The Rock Creek steelhead population is at high risk for abundance and productivity metrics and moderate risk for spatial structure/diversity ratings. Abundance in most years has been below the 500 minimum threshold. Uncertainties, such as the role the out-of-subbasin fish play in the population, and how to design the most effective improvements in habitat and juvenile productivity in a water- and climate-challenged subbasin still exist but are being monitored and tested. Maintaining base flows and adequate temperatures are key to long-term recovery.
The White Salmon steelhead population is recolonizing and recovering since the removal of Condit Dam in 2011-12. It has been rated at high risk for abundance/productivity and spatial structure/diversity metrics; a lack of monitoring information has been improved upon somewhat since the last status update but still persists. Total spawner abundance estimates are not available; data suggest low to moderate numbers are now present in most accessible tributary stream reaches. Juvenile production also appears low to moderate. Preliminary genetic analysis suggest both native in-basin production as well as contributions from nearby populations. Additional passage restoration and habitat improvements in this cold water refuge river are ongoing.

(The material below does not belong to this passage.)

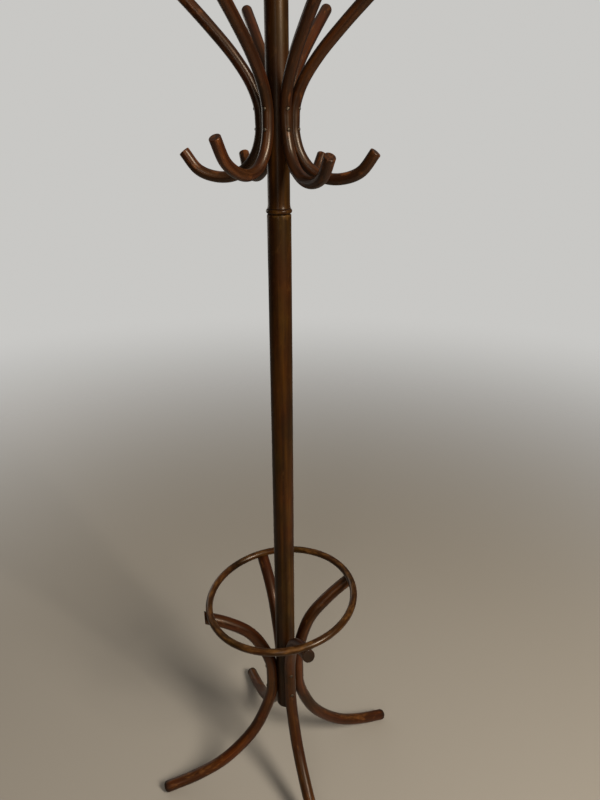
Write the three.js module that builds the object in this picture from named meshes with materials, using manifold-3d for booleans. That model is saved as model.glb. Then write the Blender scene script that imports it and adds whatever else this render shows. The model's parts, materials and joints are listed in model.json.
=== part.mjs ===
// Bentwood coat stand. A turned pole in two lengths stands on four S-bent legs that also carry a
// ring for umbrellas. The upper length revolves on a steel pin and holds six S-bent double hooks:
// a coat hook below, a hat arm above. Millimetres, +Z up, floor at z = 0.
import * as THREE from 'three';
import { mergeVertices } from 'three/addons/utils/BufferGeometryUtils.js';
import Module from 'manifold-3d';

const wasm = await Module();
wasm.setup();

// ---- Driving dimensions -------------------------------------------------------------------------

const GAP = 0.3;                     // between pieces that touch
const POLE_AXIS = [17.5, -9.1];      // the origin is the middle of the footprint, not the pole

const LOWER_POLE = { radius: 23, bottom: 220, top: 1440, footRound: 6, topRound: 2.5, segments: 24 };
const WASHER = { outer: 17, thickness: 2, bore: 6.4 };
const UPPER_POLE = { radius: 20.9, top: 1836, segments: 24 };
const COLLAR = { radius: 24.7, bead: 4.9, seam: 0.8, neck: 21.8, height: 18 };
const PIN = { radius: 6, below: 62, above: 56, bore: 6.35 };
const FINIAL = { height: 44, knob: 19, neck: 10.5, tenon: 6, tenonLength: 24 };

const HOOK = { rodRadius: 10.5, sides: 10, steps: 22, seatDepth: 0.6, screwHeights: [1588, 1622] };
const LEG = { rodRadius: 14.25, sides: 12, steps: 22, seatDepth: 3.5, screwHeights: [286, 346] };
const RING = {
  radius: 172.5, rodRadius: 8.4, height: 550.8, centre: [-8, 3.5], rise: 19.2, riseAzimuth: 34,
};
const RING_MESH = { sides: 10, steps: 48 };
const ROD_EDGE = 1.6;                // chamfer on the sawn ends of the rods
const FOOT_ROUND = 8;                // the legs' lower ends are rounded over

const HOOK_SCREW = { head: 3.4, headHeight: 2.2, shank: 1.75, length: 31, spotDepth: 1 };
const LEG_SCREW = { head: 4.2, headHeight: 2.6, shank: 2.2, length: 41, spotDepth: 1.3 };
const RING_SCREW = { head: 3.6, headHeight: 2.2, shank: 1.9, intoRing: 11, sink: 3.5 };
const HOLE_CLEARANCE = 0.4;

// Centre lines in the plane through the pole: [distance from the pole's axis, height].
// Where a rod lies on the pole its distance is worked out from both radii.
const HOOK_SEAT = UPPER_POLE.radius + GAP + HOOK.rodRadius - HOOK.seatDepth;
const HOOK_LINE = [
  [180, 1552], [154, 1518.5], [121, 1506], [89, 1507], [61.5, 1521], [41.6, 1547],
  [HOOK_SEAT + 0.6, 1581], [HOOK_SEAT, 1603], [HOOK_SEAT + 1.8, 1626],
  [47, 1662], [77, 1703], [122, 1748], [179, 1799],
];
const LEG_SEAT = LOWER_POLE.radius + GAP + LEG.rodRadius - LEG.seatDepth;
const LEG_LINE = [
  [317, 10.5], [240, 32.4], [176, 62], [126, 103], [84, 153], [55, 211], [LEG_SEAT + 2.4, 270],
  [LEG_SEAT, 316], [LEG_SEAT + 4, 358], [60, 413.5], [89, 462.5], [134, 501.5], [184, 531],
];

// Each rod was bent and screwed on by hand, so each has its own azimuth about the pole (degrees,
// counter-clockwise from +X), its own lean (degrees), and small offsets from the common centre line
// (mm): a hook's tip moved outwards or raised and its arm opened; a leg's foot, shoulder and head
// moved outwards, its head arched upwards, and its very end moved [outwards, upwards]. One leg's
// head is sawn plumb, at a distance from the pole's axis; the others are sawn square.
const HOOKS = [
  { azimuth: 296.6, lean: -3, tipReach: 0, tipRise: -1.5, armReach: -1.5 },
  { azimuth: 337, lean: -0.6, tipReach: 3, tipRise: 0.5, armReach: -2 },
  { azimuth: 59.3, lean: -2.2, tipReach: 0, tipRise: -15, armReach: -0.5 },
  { azimuth: 112, lean: -2.8, tipReach: 0, tipRise: -11.5, armReach: -0.5 },
  { azimuth: 170.5, lean: 4.5, tipReach: -1.5, tipRise: -1.5, armReach: -10 },
  { azimuth: 235.8, lean: 1.1, tipReach: 0, tipRise: 28, armReach: -4 },
];
const LEGS = [
  {
    azimuth: 190.5, lean: -2.7, footReach: 6, shoulder: -5, headReach: -1.5, headArch: 2.5,
    headEnd: [9, 5.5], plumbHead: 191,
  },
  {
    azimuth: 287.4, lean: -0.6, footReach: 0, shoulder: -18, headReach: -10.5, headArch: 5.5,
    headEnd: [1, -1],
  },
  {
    azimuth: 24.9, lean: -2.1, footReach: -5, shoulder: -17, headReach: -3.5, headArch: 0,
    headEnd: [5, 3],
  },
  {
    azimuth: 107.9, lean: -0.6, footReach: 20, shoulder: 3, headReach: 3, headArch: 2.4,
    headEnd: [9, 4],
  },
];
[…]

Bull Trout in the Yakima River Core Area
The Yakima River basin is home to 11 extant bull trout populations, with efforts underway to reestablish bull trout in three more population areas where they have become functionally extinct. Some populations are in relatively good health (e.g. the South Fork Tieton), while others are at critically low and declining numbers (e.g. the Ahtanum and Gold Creek populations). Partners in the basin have increased greatly their focus on bull trout recovery during the past 10 years, with work coordinated through the Yakima Bull Trout Working Group and funded and implemented by diverse partners including the Bureau of Reclamation, the Confederated Tribes and Bands of the Yakama Nation, the Washington Department of Ecology, and the Washington Department of Fish and Wildlife. Bull trout mitigation and restoration actions are a critical part of the Yakima Basin Integrated Plan. Extensive monitoring and protective fisheries and U.S. Forest Service land-use regulations are in place. Recent years have seen the establishment of the Yakama Nation’s new bull trout rescue and reintroduction program, including the first-ever hatchery rearing of juveniles recues from drying streams, and significant funding for development of large bull trout projects in Box Canyon, the Kachess River, Gold Creek and the North Fork Tieton. We anticipate that we will be able to report significant increases in abundance in response to this work in future years. Read more.

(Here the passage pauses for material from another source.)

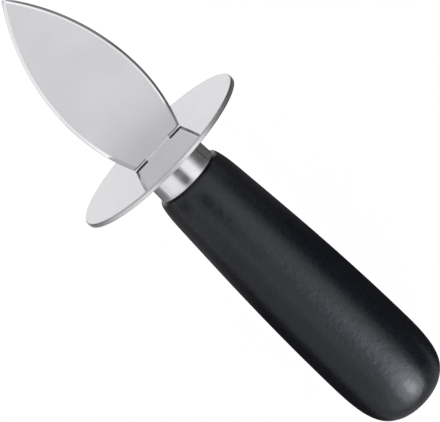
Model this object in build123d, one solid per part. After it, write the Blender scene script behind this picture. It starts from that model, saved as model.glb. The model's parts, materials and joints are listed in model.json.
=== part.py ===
from build123d import *
from math import asin, atan2, cos, degrees, hypot, radians, sin
import os

# Oyster knife with a round guard, lying on a table as it does when it is put down:
# on the guard's rim and on the thick end of the handle, with the tip raised.
# Millimetres. Each piece is drawn along the knife's own axis, where X runs from the
# guard's front face (X = 0) to the tip, and Z is square to the flat of the blade.
# The last step turns and moves all pieces together into the resting place.

# Blade, forward of the guard
blade_length = 60.3
blade_width = 26.2
blade_belly_at = 21.0
blade_thickness = 1.8
shoulder_width = 18.0
shoulder_gap = 0.4
tip_radius = 1.0
bevel_width = 0.9
edge_land = 0.5
neck_width = 8.5
neck_corner_radius = 0.2

# Tang, behind the neck and ground thinner, so that the neck's end seats on the guard
tang_width = 7.5
tang_end_width = 5.0
tang_thickness = 1.3
tang_length = 62.0
tang_end_radius = 1.5
key_hole_diameter = 2.4
key_hole_shares = (0.45, 0.8)

# Guard plate
guard_diameter = 57.2
guard_thickness = 1.4
guard_front_round = 0.5
guard_rear_round = 0.25

# Solder bead round the foot of the neck, on the guard
solder_leg_share = 0.75
solder_slope = 45

# Ferrule, a drawn cup with a slotted floor
ferrule_length = 10.3
ferrule_front_diameter = 18.6
ferrule_rear_diameter = 19.3
ferrule_wall = 0.7
ferrule_floor = 0.9
ferrule_front_round = 0.8

# Handle, behind the ferrule
handle_length = 94.8
belly_diameter = 29.3
belly_at = 74.0
lip_radius = 1.0
lip_sweep = 60.0

# Stations of the swell between the lip and the belly: the first number is a share of
# belly_at, the second a share of the way from the ferrule's radius to the belly's.
swell_shares = ((0.032, 0.30), (0.068, 0.39), (0.14, 0.48), (0.27, 0.605), (0.62, 0.885))

# The swell's curve leaves both of its ends at the pace of its own length
end_speeds = (1, 1)

# How far the end's curve runs on along the belly and beside the end's middle
end_axial_share = 0.71
end_radial_share = 0.86

# Cast resin round the tang
resin_thickness = 0.6
resin_end_depth = 2.0

# Clearances, and how far a cutting shape runs past what it cuts
slot_clearance = 0.05
spigot_clearance = 0.1
spigot_end_gap = 0.2
overrun = 1.0

# How many places of the handle's outline are tried as its resting point
resting_samples = 400

# Where the turned pieces' seams stand, in degrees from the top. It is about half the
# angle between the facets of a faceted copy, which then lies on flats, not on corners.
seam_turn = 1.25


# Places along the axis
ferrule_front_at = -guard_thickness
ferrule_rear_at = ferrule_front_at - ferrule_length
spigot_front_at = ferrule_front_at - ferrule_floor - spigot_end_gap
handle_end_at = ferrule_rear_at - handle_length
pocket_end_at = -tang_length - resin_end_depth

# The bead and the chamfer that it fills stay on the straight stretch of the neck's sides
solder_leg = (shoulder_gap - neck_corner_radius) * solder_leg_share


def ferrule_radius(x):
    """The ferrule's outer radius at a place along the axis."""
    share = (ferrule_front_at - x) / ferrule_length
    front = ferrule_front_diameter / 2
    rear = ferrule_rear_diameter / 2
    return front + (rear - front) * share


def turned(outline):
    """A solid of revolution about the axis, from outline edges above it in XZ."""
    return Rot(seam_turn, 0, 0) * revolve(make_face(outline), axis=Axis.X)


def along_axis(width, height, rear, front):
    """A box centred on the axis between two places along it."""
    return Pos((rear + front) / 2, 0, 0) * Box(front - rear, width, height)


def tang_slot(rear, front):
    """The opening that the tang passes through with its clearance."""
    width = tang_width + 2 * slot_clearance
    height = tang_thickness + 2 * slot_clearance
    return along_axis(width, height, rear, front)


# Blade with its tang

def leaf_face():
    """The leaf: on each side two arcs that meet at the widest place, and a round tip."""
    half_width = blade_width / 2
    tip_centre_at = blade_length - tip_radius
    run = tip_centre_at - blade_belly_at
    front_radius = (run**2 + half_width**2 - tip_radius**2) / (2 * (half_width - tip_radius))
    front_centre = Vector(blade_belly_at, half_width - front_radius)
    tip_centre = Vector(tip_centre_at, 0)
    tangency = tip_centre + (tip_centre - front_centre).normalized() * tip_radius
    belly = Vector(blade_belly_at, half_width)
    shoulder = Vector(shoulder_gap, shoulder_width / 2)
    rear_arc = TangentArc(belly, shoulder, tangent=(-1, 0))
    front_arc = TangentArc(belly, tangency, tangent=(1, 0))
    sides = [rear_arc, front_arc]
    sides += [mirror(arc, about=Plane.XZ) for arc in (rear_arc, front_arc)]
    mirrored_tangency = Vector(tangency.X, -tangency.Y)
    tip_arc = ThreePointArc(tangency, (blade_length, 0), mirrored_tangency)
    rear_edge = Line(shoulder, (shoulder_gap, -shoulder_width / 2))
    return make_face(sides + [tip_arc, rear_edge])


def tang_face():
    """The tapering tang with its rounded end and the holes that key it in the resin."""
    outline = Polyline(
        (0, tang_width / 2),
        (-tang_length, tang_end_width / 2),
        (-tang_length, -tang_end_width / 2),
        (0, -tang_width / 2),
        close=True,
    )
    face = make_face(outline)
    face = fillet(face.vertices().sort_by(Axis.X)[:2], tang_end_radius)
    for share in key_hole_shares:
        face -= Pos(-tang_length * share, 0) * Circle(key_hole_diameter / 2)
    return face


def make_blade():
    """Leaf and neck with the thinner tang, in one piece, and blunt bevels on the leaf."""
    neck_run = shoulder_gap + overrun
    neck = Pos(neck_run / 2, 0) * Rectangle(neck_run, neck_width)
    plan = leaf_face() + neck
    corners = plan.vertices().filter_by(
        lambda v: abs(abs(v.Y) - neck_width / 2) < neck_corner_radius
        and abs(v.X - shoulder_gap) < neck_corner_radius
    )
    plan = fillet(corners, neck_corner_radius)
    blade = extrude(plan, blade_thickness / 2, both=True)
    foot = blade.faces().sort_by(Axis.X)[0]
    blade = chamfer(foot.edges(), solder_leg)
    blade += extrude(tang_face(), tang_thickness / 2, both=True)
    bevel_depth = (blade_thickness - edge_land) / 2
    for side in (-1, 0):
        flat = blade.faces().filter_by(Axis.Z).sort_by(Axis.Z)[side]
        rim = flat.edges().filter_by(GeomType.CIRCLE)
        rim = rim.filter_by(lambda edge: edge.center().X > shoulder_gap)
        blade = chamfer(rim, bevel_width, bevel_depth, reference=flat)
    return blade


# Guard plate

def make_guard():
    """A round plate with a slot for the tang; its front rim is rolled over more."""
    radius = guard_diameter / 2
    plate = Rot(seam_turn, 0, 0) * Rot(0, 90, 0) * Cylinder(radius, guard_thickness)
    plate = Pos(-guard_thickness / 2, 0, 0) * plate
    rims = plate.edges().filter_by(GeomType.CIRCLE).sort_by(Axis.X)
    plate = fillet(rims[-1], guard_front_round)
    rims = plate.edges().filter_by(GeomType.CIRCLE).sort_by(Axis.X)
    plate = fillet(rims[0], guard_rear_round)
    return plate - tang_slot(-guard_thickness - overrun, overrun)


# Solder

def make_solder(blade):
    """The fine bead in the groove between the neck's chamfered foot and the guard."""
    width = neck_width + 2 * solder_leg
    height = blade_thickness + 2 * solder_leg
    foot = Plane.YZ * Rectangle(width, height)
    return extrude(foot, solder_leg, taper=solder_slope) - blade


# Ferrule

def make_ferrule():
    """A tapered cup whose floor, against the guard, has a slot for the tang."""
    floor_rear_at = ferrule_front_at - ferrule_floor
    front_radius = ferrule_radius(ferrule_front_at)
    rear_radius = ferrule_radius(ferrule_rear_at)
    outline = Polyline(
        (ferrule_front_at, 0, 0),
        (ferrule_front_at, 0, front_radius),
        (ferrule_rear_at, 0, rear_radius),
        (ferrule_rear_at, 0, rear_radius - ferrule_wall),
        (floor_rear_at, 0, ferrule_radius(floor_rear_at) - ferrule_wall),
        (floor_rear_at, 0, 0),
        close=True,
    )
    cup = turned(outline)
    front_rim = cup.edges().filter_by(GeomType.CIRCLE).sort_by(Axis.X)[-1]
    cup = fillet(front_rim, ferrule_front_round)
    return cup - tang_slot(floor_rear_at - overrun, ferrule_front_at + overrun)


# Handle

def handle_outline():
    """The grip's outline above the axis: lip, swell and rounded end, front to back."""
    mouth_radius = ferrule_radius(ferrule_rear_at)
    belly_radius = belly_diameter / 2
    sweep = radians(lip_sweep)

    def place(behind, radius):
        return Vector(ferrule_rear_at - behind, 0, radius)

    mouth = place(0, mouth_radius)
    half_turn = place(lip_radius * (1 - cos(sweep / 2)), mouth_radius + lip_radius * sin(sweep / 2))
    lip_end = place(lip_radius * (1 - cos(sweep)), mouth_radius + lip_radius * sin(sweep))
    lip = ThreePointArc(mouth, half_turn, lip_end)
    stations = [
        place(belly_at * along, mouth_radius + (belly_radius - mouth_radius) * out)
        for along, out in swell_shares
    ]
    belly = place(belly_at, belly_radius)
    lip_direction = Vector(-sin(sweep), 0, cos(sweep))
    swell = Spline(
        [lip_end, *stations, belly],
        tangents=[lip_direction, (-1, 0, 0)],
        tangent_scalars=end_speeds,
    )
    end_run = handle_length - belly_at
    rounded_end = Bezier(
        belly,
        place(belly_at + end_run * end_axial_share, belly_radius),
        place(handle_length, belly_radius * end_radial_share),
        place(handle_length, 0),
    )
    return [lip, swell, rounded_end]


def spigot_radius(x):
    """The radius of the handle's spigot inside the ferrule."""
    return ferrule_radius(x) - ferrule_wall - spigot_clearance


def pocket():
    """The room in the handle for the tang and the resin round it."""
    width = tang_width + 2 * resin_thickness
    height = tang_thickness + 2 * resin_thickness
    return along_axis(width, height, pocket_end_at, spigot_front_at)


def make_handle():
    """The grip with the spigot that the ferrule sits on and the pocket for the tang."""
    front = Polyline(
        (spigot_front_at, 0, 0),
        (spigot_front_at, 0, spigot_radius(spigot_front_at)),
        (ferrule_rear_at, 0, spigot_radius(ferrule_rear_at)),
        (ferrule_rear_at, 0, ferrule_radius(ferrule_rear_at)),
    )
    axis_line = Line((handle_end_at, 0, 0), (spigot_front_at, 0, 0))
    return turned([front, *handle_outline(), axis_line]) - pocket()


# Resin

def make_resin(blade):
    """The cast filling of the handle's pocket round the tang."""
    return pocket() - blade


# Resting place

def rest_tilt():
    """The axis's slope, in degrees, on a table that the guard's rim and handle touch.

    The table's line is tangent to the guard's rear rim and passes below every place
    of the handle's outline, so the flattest of the lines through them is the one.
    """
    rim_at = -guard_thickness + guard_rear_round
    rim_radius = guard_diameter / 2 - guard_rear_round
    slopes = []
    for edge in handle_outline():
        for step in range(resting_samples + 1):
            point = edge.position_at(step / resting_samples)
            run = rim_at - point.X
            drop = rim_radius - point.Z
            slopes.append(atan2(drop, run) + asin(guard_rear_round / hypot(run, drop)))
    return degrees(min(slopes))


def laid_down(pieces):
    """All pieces turned to the table and moved so that the footprint is centred."""
    tilt = Rot(0, -rest_tilt(), 0)
    tilted = {name: tilt * piece for name, piece in pieces.items()}
    boxes = [piece.bounding_box() for piece in tilted.values()]
    rear = min(box.min.X for box in boxes)
    front = max(box.max.X for box in boxes)
    bottom = min(box.min.Z for box in boxes)
    to_origin = Pos(-(rear + front) / 2, 0, -bottom)
    return {name: to_origin * piece for name, piece in tilted.items()}


def make_pieces():
    """Every piece of the knife, by its name, along the knife's own axis."""
    blade = make_blade()
    return {
        "blade": blade,
        "guard_plate": make_guard(),
        "neck_solder": make_solder(blade),
        "ferrule": make_ferrule(),
        "handle": make_handle(),
        "tang_resin": make_resin(blade),
    }


os.makedirs("parts", exist_ok=True)
for name, piece in laid_down(make_pieces()).items():
    export_step(piece, f"parts/{name}.step")
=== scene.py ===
"""Oyster knife with a round guard: its looks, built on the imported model.

The knife lies on the guard's rim and the thick end of its handle, with the tip raised.
Each piece is built along the knife's own axis, in millimetres: x runs from the guard's
front face to the tip, y to the left, and z is square to the flat of the blade. The axis
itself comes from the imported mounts, and carries each mesh to its place in metres.
"""

import json
import logging
import math
from dataclasses import dataclass
from enum import Enum

import bmesh
import bpy
import numpy as np
from bmesh.types import BMesh
from bpy.types import ID, Material, Mesh, Node, NodeSocket, NodeTree, Object
from mathutils import Matrix, Vector


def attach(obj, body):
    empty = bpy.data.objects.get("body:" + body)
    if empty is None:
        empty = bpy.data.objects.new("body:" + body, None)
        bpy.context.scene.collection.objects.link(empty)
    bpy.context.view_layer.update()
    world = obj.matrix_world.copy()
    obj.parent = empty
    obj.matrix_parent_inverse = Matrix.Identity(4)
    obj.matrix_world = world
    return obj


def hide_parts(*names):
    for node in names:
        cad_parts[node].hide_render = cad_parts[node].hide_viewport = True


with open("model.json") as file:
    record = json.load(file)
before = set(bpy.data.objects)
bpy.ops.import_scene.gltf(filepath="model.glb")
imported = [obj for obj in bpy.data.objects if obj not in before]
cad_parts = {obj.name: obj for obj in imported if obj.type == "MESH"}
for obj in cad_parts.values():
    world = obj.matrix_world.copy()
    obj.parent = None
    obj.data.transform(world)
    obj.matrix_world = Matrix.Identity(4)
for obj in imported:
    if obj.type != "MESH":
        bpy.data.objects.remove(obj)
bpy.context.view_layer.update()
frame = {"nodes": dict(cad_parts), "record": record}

log = logging.getLogger("oyster_knife")

Pair = tuple[float, float]
Triple = tuple[float, float, float]

MM = 0.001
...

Background: Salmon recovery in Washington is driven by regional salmon recovery plans. The recovery plans provide the actions and rationale for where to invest and when. Each region reports on the actions implemented related to what is recommended in the regional recovery plan. The information about recovery plan implementation is grounded in the regional organizations’ extensive knowledge of recovery issues and recovery progress.